Playing at Sheperds Bush Empire as a part of this years NME Awards Tour, The Mystery Jets were supported by fellow London bands Tribes and Fiction. Despite having previously acclaimed both bands in various music publications, neither stood a chance of outshining the meteoric applause The Mystery Jets enjoyed on their taking to the stage.
Opening their set with the slower and sparkling ‘Alice Springs’ a wave of sweet anticipation moved across the crowd. With a two thousand strong crowd capacity who were already hell bent on dancing and singing along to every note, The Mystery Jets toed with those already nuseling at the palms of their hands. Diving head first into a set of singles and favourites, ‘Young Love’, ‘Serotonin’ and ‘Young Love’ were unleashed with a such sharp precision and tightness that at times it was hard to find balance on the Shepards Bush Empire floor for a sea of dancing bodies.

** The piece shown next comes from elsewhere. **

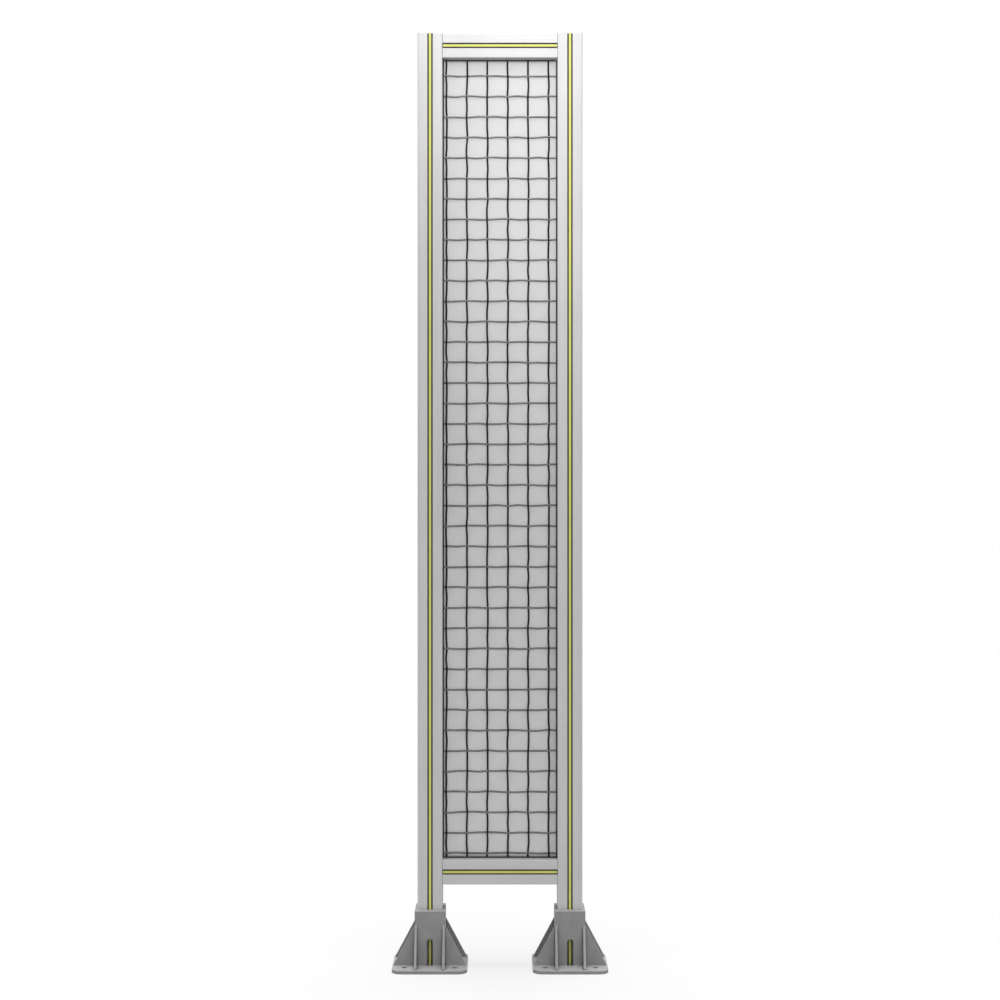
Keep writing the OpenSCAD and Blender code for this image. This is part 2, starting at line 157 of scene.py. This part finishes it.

Another triple of songs followed in the form of ‘Lady Grey’, ‘The Girl Is Gone’ and ‘Melt’. In a quieter vain the band need do little to woo. Those who were listening closely to the end of ‘Melt’ guessed that next to be unleashed was the massive ‘After Dark’. The highlight of the set, ‘After Dark’ saw much drunken singing along and wild dance moves to it’s infectious jungle disco beat.
The rest of the set followed suit with the opening sirens of ‘Hideaway’ before ‘Show Me The Light’ and ‘Two Doors Down’ were unleashed. Closing the set with a particularly stirring rendition of ‘Behind The Bunhouse’, the band returned moments later to open an encore with the scandalous ‘Flash A Hungry Smile’. Settling back into the wails of ‘Lorna Doone’ and ‘Flakes’, The Mystery Jets left a crowd with adoration in the hearts and baited breathe for the fourth album turn in their tracks.